Сорванная голодовка
На утро караул отказался отвести меня в другую камеру. ;
— Мне же обещали, что карцер — на одну ночь...
— Вас обманули. Простенько...
В День победы вроде бы ничего сделать нельзя — начальства-то нет в тюрьме, все пьют-гуляют. Но у меня имелись свои лагерные наблюдения...
Не знаю почему, но любая тюремная администрация болезненно относится к акциям протеста в «дни Красного календаря». А у меня есть чистый листок из «Англо-русского словаря» и припрятанный стержень от авторучки. Итак, на День победы я вооружен до зубов: пишу заявление об объявлении голодовки протеста.
Конечно, если б меня посадили в карцер с санкции КГБ, заявление не имело б никакого реального смысла... Но я-то протестую против водворения в карцер без предъявления постановления администрации и еще — против антисанитарного состояния места заключения... Это уж чистый брак в работе администрации.
Почему-то заявление о голодовке в «день Красного календаря» они не могут попросту выкинуть вон, а обязательно предъявят прокурору. Почему — не знаю, у них какие-то свои повадки и обычаи. Главное — вручить им заявление. Чтоб его приняли... Пока надзиратель открывает кормушку, чтоб передать завтрак, я быстро, рывком, выбрасываю листок в коридор. Старик в ужасе отшатнулся, вздымая худые ладони — такая неприятность в его дежурство! Теперь осталось только ждать.

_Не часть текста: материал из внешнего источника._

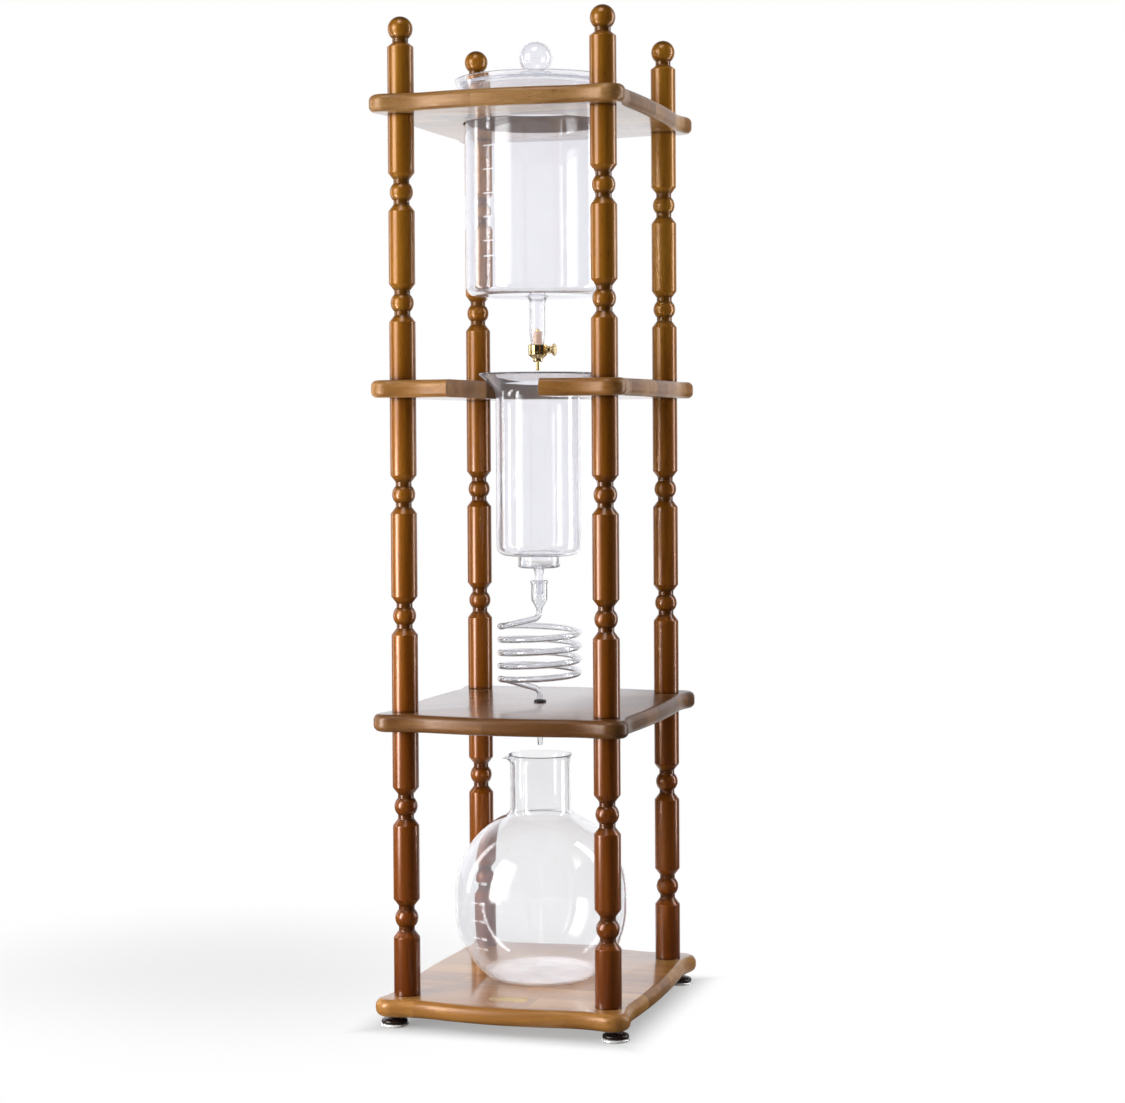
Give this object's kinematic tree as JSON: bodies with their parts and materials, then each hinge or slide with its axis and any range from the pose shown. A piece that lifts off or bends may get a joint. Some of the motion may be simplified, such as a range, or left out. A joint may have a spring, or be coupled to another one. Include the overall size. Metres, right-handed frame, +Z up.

Через полчаса — спокойно-размеренный голос дежурного офицера (по моим наблюдениям, хорошо! о воспитателя — он очень толково обращался с молодежной кодлой). Меня переводят в другую камеру: там нет клопов, зато есть... Боже мой, кровать с одеялом. И у окна — радиорепродуктор!
У надзирателя все еще дрожат руки: «Пусть сначала возьмет еду». Конечно, возьму, с удовольствием отпраздную свою микропобеду — баландой!
Братцы, как хорошо лежать в кровати!